The function wst_classifier allows you to explore the errors of the model it creates:

Confusion Matrix

You can output a confusion matrix as follows:

In [ ]:
wst_classifier(NaiveBayesClassifier.train, 'hard.pos',
               wsd_context_features, distance=2, confusion_matrix=True)

Note that the rows in the matrix are the gold labels, and the columns are the estimated labels. Recall that the diagonal line represents the number of items that the model gets right.

Errors

You can also output each error from the test data into a file errors.txt that gets written to the same directory from where you're running Python. For example:

In [ ]:
wst_classifier(NaiveBayesClassifier.train, 'hard.pos',
               wsd_context_features, distance=2, confusion_matrix=True, log=True)
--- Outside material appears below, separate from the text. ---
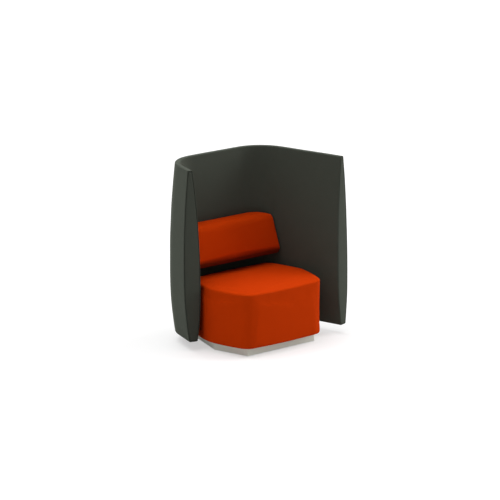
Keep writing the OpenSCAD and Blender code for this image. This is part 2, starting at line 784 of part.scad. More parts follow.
module cushion_form() {
    low_r = lumbar_bottom_r;
    low = [
        for (a = [-90 : 30 : -30]) let(e = 1 - cos(a))
            lumbar_ring(lumbar_z + low_r * (1 + sin(a)),
                low_r * e, lumbar_low_end_r * e, lumbar_low_rear_r * e)
    ];
    body_h = lumbar_h - low_r - lumbar_top_r;
    middle = [for (t = [0 : 0.25 : 1]) lumbar_ring(lumbar_z + low_r + body_h * t, 0, 0, 0)];
    high = [
        for (a = [22.5 : 22.5 : 90]) let(e = 1 - cos(a))
            lumbar_ring(lumbar_top_z - lumbar_top_r * (1 - sin(a)),
                lumbar_top_r * e, lumbar_end_r * e, lumbar_top_rear_r * e)
    ];
    top_c = [0, (lumbar_front_y(lumbar_top_z) + lumbar_back_y) / 2];
    low_c = [0, (lumbar_front_y(lumbar_z) + lumbar_back_y) / 2];
    k = 0.6;
    crown = shrink(high[len(high) - 1], k, top_c, lumbar_top_crown * (1 - k * k));
    skin(concat(low, middle, high, [crown]),
        [0, low_c.y, lumbar_z], [0, top_c.y, lumbar_top_z + lumbar_top_crown]);
}

// Places of the bolts that hold the cushion, with +Z out of the back
module cushion_bolt_places()
    for (x = [-lumbar_bolt_x, lumbar_bolt_x], z = lumbar_bolt_z)
        translate([x, screen_back_y, z]) rotate([-90, 0, 0]) children();

module back_cushion() color(seat_cloth) at_seat() difference() {
    cushion_form();
    translate([
        -lumbar_board_w / 2 - soft_gap, lumbar_board_y - soft_gap, lumbar_board_z - soft_gap
    ]) cube([lumbar_board_w + 2 * soft_gap, lumbar_bottom_d, lumbar_board_h + 2 * soft_gap]);
}

// Moves the front face of the cushion's board to height 0 of each bolt's place
module at_board_front() cushion_bolt_places()
    translate([0, 0, lumbar_board_y - screen_back_y]) children();

module cushion_board() color(ply_color) at_seat() difference() {
    translate([0, lumbar_board_y + lumbar_board_t, lumbar_board_z + lumbar_board_h / 2])
        rotate([90, 0, 0]) linear_extrude(lumbar_board_t)
            window(lumbar_board_w, lumbar_board_h, lumbar_board_r);
    at_board_front() translate([0, 0, -cut_over]) {
        cylinder(r = cushion_nut_r + bore_gap, h = lumbar_board_t + 2 * cut_over);
        cylinder(r = nut_flange_r + bore_gap, h = nut_flange_t + bore_gap + cut_over);
    }
}

module cushion_nuts() color(steel_color) at_seat() at_board_front() difference() {
    union() {
        cylinder(r = nut_flange_r, h = nut_flange_t);
        cylinder(r = cushion_nut_r, h = lumbar_board_t - shank_gap);
    }
    translate([0, 0, -cut_over])
        cylinder(r = bolt_r + thread_gap, h = lumbar_board_t + cut_over);
}

module cushion_bolts() color(steel_color) at_seat() {
    reach = screen_back_y - lumbar_board_y + board_t / 2;
    at_board_front() {
        translate([0, 0, shank_gap]) cylinder(r = bolt_r, h = reach);
        translate([0, 0, reach]) cylinder(r = bolt_head_r, h = bolt_head_h);
    }
}

seat_cover();
seat_foam();
seat_webbing();
seat_deck();
seat_center_rail();
carcass_board(0);  // carcass_front
carcass_board(1);  // carcass_front_right
carcass_board(2);  // carcass_rear_right
carcass_board(3);  // carcass_rear
carcass_board(4);  // carcass_rear_left
carcass_board(5);  // carcass_front_left
carcass_blocks();
base_board();
dust_cover();
plinth_board(0);  // plinth_front
plinth_board(1);  // plinth_front_right
plinth_board(2);  // plinth_rear_right
plinth_board(3);  // plinth_rear
plinth_board(4);  // plinth_rear_left
plinth_board(5);  // plinth_front_left
plinth_blocks();
plinth_screws();
glide_nuts();
glide_foot(0);  // glide_foot_front_left
glide_foot(1);  // glide_foot_front_right
glide_foot(2);  // glide_foot_rear_right
glide_foot(3);  // glide_foot_rear_left
glide_stud(0);  // glide_stud_front_left
glide_stud(1);  // glide_stud_front_right
glide_stud(2);  // glide_stud_rear_right
glide_stud(3);  // glide_stud_rear_left
screen_back_core();
wing_core(false);  // screen_left_core
wing_core(true);  // screen_right_core
corner_core(false);  // screen_left_corner
corner_core(true);  // screen_right_corner
screen_dowels();
screen_outer_pad();
screen_inner_pad();
screen_top_strip();
screen_bottom_strip();
screen_end(false);  // screen_left_end
screen_end(true);  // screen_right_end
screen_base_bolts();
screen_barrel_nuts();
rear_arm(false);  // rear_arm_left
rear_arm(true);  // rear_arm_right
side_arm(false);  // side_arm_left
side_arm(true);  // side_arm_right
arm_screws();
back_cushion();
cushion_board();
cushion_bolts();
cushion_nuts();
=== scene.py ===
import json
import math

import bpy
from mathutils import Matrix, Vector, noise


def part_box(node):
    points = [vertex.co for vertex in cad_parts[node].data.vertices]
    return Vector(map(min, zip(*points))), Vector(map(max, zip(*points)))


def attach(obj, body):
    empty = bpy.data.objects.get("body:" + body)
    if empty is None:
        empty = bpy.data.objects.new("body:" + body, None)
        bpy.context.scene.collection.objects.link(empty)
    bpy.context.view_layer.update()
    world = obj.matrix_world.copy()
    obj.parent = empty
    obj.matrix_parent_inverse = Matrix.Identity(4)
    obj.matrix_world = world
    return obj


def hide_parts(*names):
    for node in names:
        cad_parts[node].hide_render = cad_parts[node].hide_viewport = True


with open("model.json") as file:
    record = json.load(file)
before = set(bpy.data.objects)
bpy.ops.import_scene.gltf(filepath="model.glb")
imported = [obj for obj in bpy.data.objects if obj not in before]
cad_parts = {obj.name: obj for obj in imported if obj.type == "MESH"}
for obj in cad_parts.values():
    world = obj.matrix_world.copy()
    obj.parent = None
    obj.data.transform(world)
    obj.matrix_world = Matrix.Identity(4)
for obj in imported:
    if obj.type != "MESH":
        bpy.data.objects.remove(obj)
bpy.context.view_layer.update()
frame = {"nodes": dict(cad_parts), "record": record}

# Sizes in metres. Levels and places come from the frame, forms from the values here.

# The seat's cover, bowed along its front and its sides
SEAT_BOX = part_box("seat_cover")
SEAT_X = (SEAT_BOX[0].x + SEAT_BOX[1].x) / 2
FRONT_BOW = 0.013
SIDE_BOW = 0.006
# Its widths at the front and in the middle, and its depths before and behind the middle
FRONT_W, MID_W = 0.676, 0.864
FRONT_D, REAR_D = 0.320, 0.305
SEAT_Y = SEAT_BOX[0].y + FRONT_D + FRONT_BOW
FRONT_R, MID_R, REAR_R = 0.098, 0.240, 0.090
SEAT_BOTTOM_Z = SEAT_BOX[0].z
SEAT_TOP_Z = 0.452
SEAT_TOP_R, SEAT_BOTTOM_R = 0.014, 0.012
SEAT_CROWN = 0.008
SIDE_DRAW = 0.003
# How far inside the solid the cover is drawn, before it is stuffed
COVER_SHY = 0.002
# The most that stuffing moves the cover, and how much of it is held at the bottom
SEAT_SWELL, SEAT_HELD = 0.004, 0.004

# What the seat holds inside and carries below: foam, straps, plinth and dust cloth
FOAM_INSET = 0.0285
FOAM_EDGE_R, FOAM_CROWN, FOAM_DRAW = 0.006, 0.004, 0.0015
STRAP_W, STRAP_T, STRAP_PITCH = 0.050, 0.0012, 0.092
STRAP_RISE, STRAP_INSET = 0.00115, 0.060
PLINTH_INSET = 0.053
BLOCK_LEG = 0.098
DUST_GAP, DUST_SAG, DUST_STEP = 0.002, 0.004, 0.02

# The screen: plan path and lens-shaped section
SPLAY = math.radians(15.5)
HALF_W = 0.5245
BACK_Y = 0.462
CORNER_R = 0.249
LEFT_L, RIGHT_L = 0.368, 0.702
SCREEN_TOP_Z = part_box("screen_top_strip")[1].z
SCREEN_BOTTOM_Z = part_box("screen_bottom_strip")[0].z
WAIST_Z, WAIST_T = 0.470, 0.1226
TOP_T, BOTTOM_T = 0.034, 0.062
# The power by which it thins away from its waist, its lean outwards and the rake of its ends
FULLNESS = 2.2
LEAN = 0.009
END_RAKE = 0.026
EDGE_R = 0.008
END_T = 0.010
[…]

Produces within the file errors.txt the following first few lines:

In [5]:
cat errors.txt
cat: errors.txt: No such file or directory

The example number is the (list) index of the error in the test_data.

Now it's your turn:

  1. Choose your best performing model from Section 7, and train the model again, but add the arguments confusion_matrix=True and log=True.
  2. Using the confusion matrix, identify which sense is the hardest one for the model to estimate.
  3. Look in errors.txt for examples where that hardest word sense is the correct label. Do you see any patterns or systematic errors? If so, can you think of a way to adapt feature vector so as to improve the model?